Resource Contention: The application and database will compete for the same hardware resources, such as CPU, memory, and I/O bandwidth. This can lead to performance degradation and resource contention issues, especially when both components have high resource demands.
Fault isolation: If a bug in one component causes issues like memory or compute overload, it can result in the server being terminated. This termination would also impact the database, even though it is not the source of the problem.

The solution for above problems is quite simple. Its “Compute and Data Separation”.

Figure 2: Application with compute and data segregation | Design State - 2

Improving the design of our application to as represented in Figure 2 not only solves the above mentioned problems but also provides few other advantages:

The application and database has its own independent physical server which ensures that there is no resource contention.
If one of them fail due to software/hardware error, the other component will continue to operate.(Although this doesn’t really help in our current state of the application since if one component is down, the entire application will not be usable. We will come back to why this is required later on.)
It's quite possible that our application server has different resource needs compared to the database server. The application server might require more CPU and memory, while the database server might need more disk space and network I/O bandwidth. This data-compute separation allows us to independently choose the type of server needed for each use case.

Another thing to note in this improvement is that, we also segregated the systems into stateless and state-full components. In simple terms, stateless component is when no prior information regarding the previous transactions is required to process the current state and state-full is the one that needs the previous info. In our architecture, the application server is the stateless component since it can process the each of the request independently. Database server is not stateless since it will store the information or state from all its previous transactions and that information is essential to process the new request.

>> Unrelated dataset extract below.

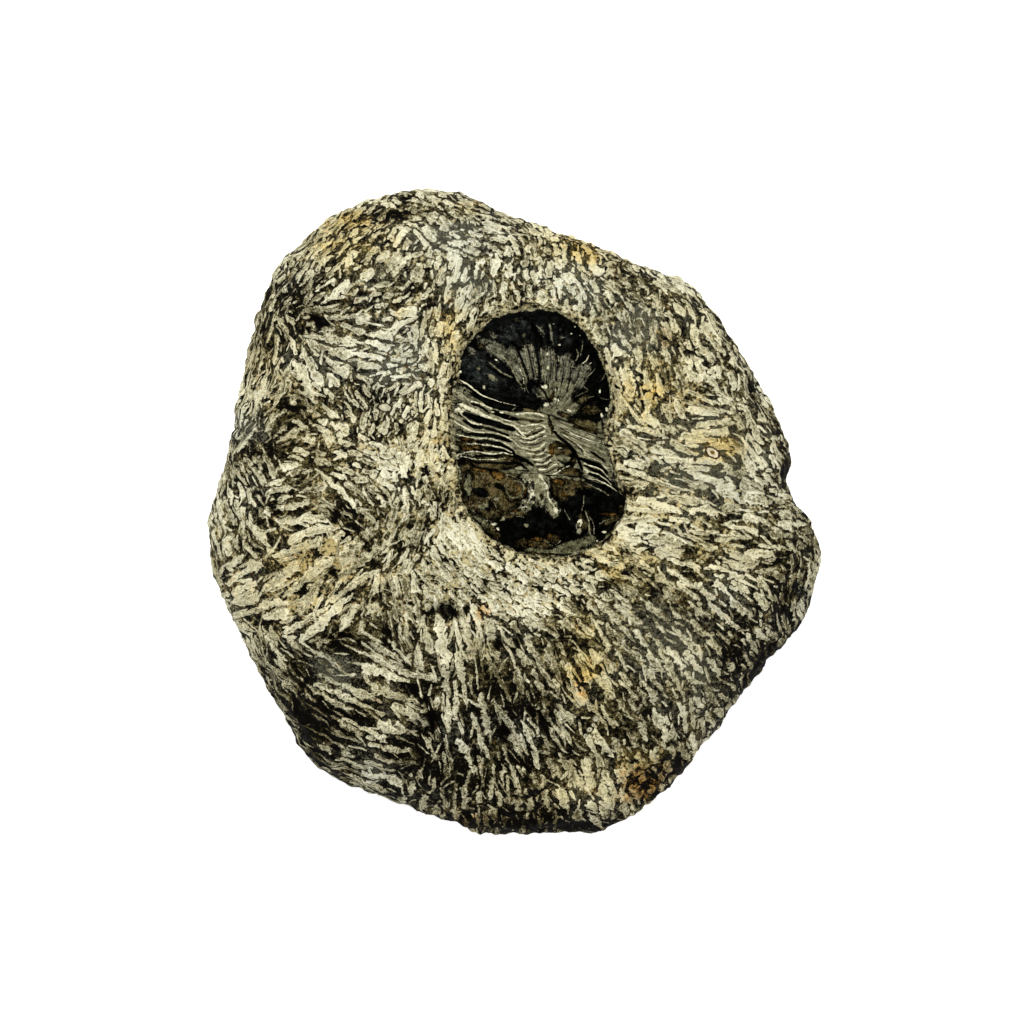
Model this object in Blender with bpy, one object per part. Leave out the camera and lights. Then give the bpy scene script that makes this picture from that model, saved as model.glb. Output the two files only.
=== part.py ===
"""A fossil trilobite in its block of limestone, in metres, +Z up, resting on its flat underside at z = 0.

A shallow hollow in the top of the block holds the animal's shell, which is twelve separate plates: the head
shield (cephalon) towards -Y, ten thorax segments, and the fan-shaped tail shield (pygidium) towards +Y. The
plates lie side by side on the hollow's level floor. Lengths below are millimetres; MM turns them into metres.
"""

import math

import bmesh
import bpy
import numpy as np
from mathutils import Vector, noise

MM = 0.001

# The block, seen from above: bearing in degrees anticlockwise from +X, and distance from the origin.
BLOCK_OUTLINE = (
    (2, 49.0), (6, 47.9), (14, 48.9), (32, 47.8), (50, 49.6), (70, 48.0), (80, 49.0), (92, 52.1),
    (102, 56.8), (112, 58.8), (122, 59.8), (134, 58.3), (144, 55.0), (154, 51.4), (168, 50.1), (186, 52.7),
    (208, 51.7), (222, 52.6), (233, 55.2), (248, 54.1), (266, 55.4), (284, 56.7), (298, 55.0), (312, 51.5),
    (320, 50.5), (330, 51.4), (340, 53.6), (352, 53.5), (358, 51.6),
)  # fmt: skip
PLATEAU = 34.0  # height of the top where no hill or trough changes it
WAIST = 15.0  # height at which the block is widest
WAIST_SWING = 0.35  # how far that height swings up and down round the block, as a share
WAIST_NOISE = (2.9, 16.0)  # seed and size of that swing
BASE_INSET = 9.0  # how far the sides draw in from the widest outline down to the underside
BASE_SWING = 0.4  # how far that inset swings round the block, as a share
BASE_NOISE = (5.5, 14.0)
SIDE_CURVE = 1.7  # above 1, the sides leave the widest outline gently and draw in faster near the underside
SOLE_STEP = 1.0  # how much further in the flat face starts
SOLE_RING = 0.6  # where the flat face's inner ring of points lies, as a share
# How squarely the top turns down into the sides: bearing, and the exponent of the rounding.
SHOULDERS = (
    (0, 3.6), (50, 4.2), (90, 4.0), (130, 5.0), (175, 7.5), (215, 4.6), (250, 2.9), (290, 2.6), (325, 3.2),
)  # fmt: skip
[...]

This is a good improvement over previous design, but it still has some caveats:

Since both of our application server and database server runs only on one server each, if one of them is down our entire application becomes unavailable.
The TPS requests this architecture can handle is still limited by the physical limitations of the single server.

Since our application layer is compute-intensive, let's assume our application has enough users to cause CPU utilization to exceed safe limits. To over-come this, we need to scale our application layer. 2 kinds of scaling can be done:

Vertical scaling(scale-up): Here we increase the resources within the same physical machine. For example, if the current machine has 128GB RAM, we can increase it to 256GB, 512GB, 1TB RAM until the availability of the machine limits us.
Horizontal scaling(scale-out): At some point, if we keep scaling vertically, we will either run out of larger machines or it will become too expensive to get a bigger machine. Then, we will have to horizontally scale i.e Add more machines rather than increasing the size.

It is almost always efficient to perform scaling vertically before scaling the service horizontally. Having 4 machines with 256GB RAM is more efficient in most cases than having 256 machines of 4GB RAM because there is some additional overhead in-case of more machines. Example, OS takes up some part of the server resources to keep the machine active and working. However, the system resources used by 256 instances would be larger than 4 instances.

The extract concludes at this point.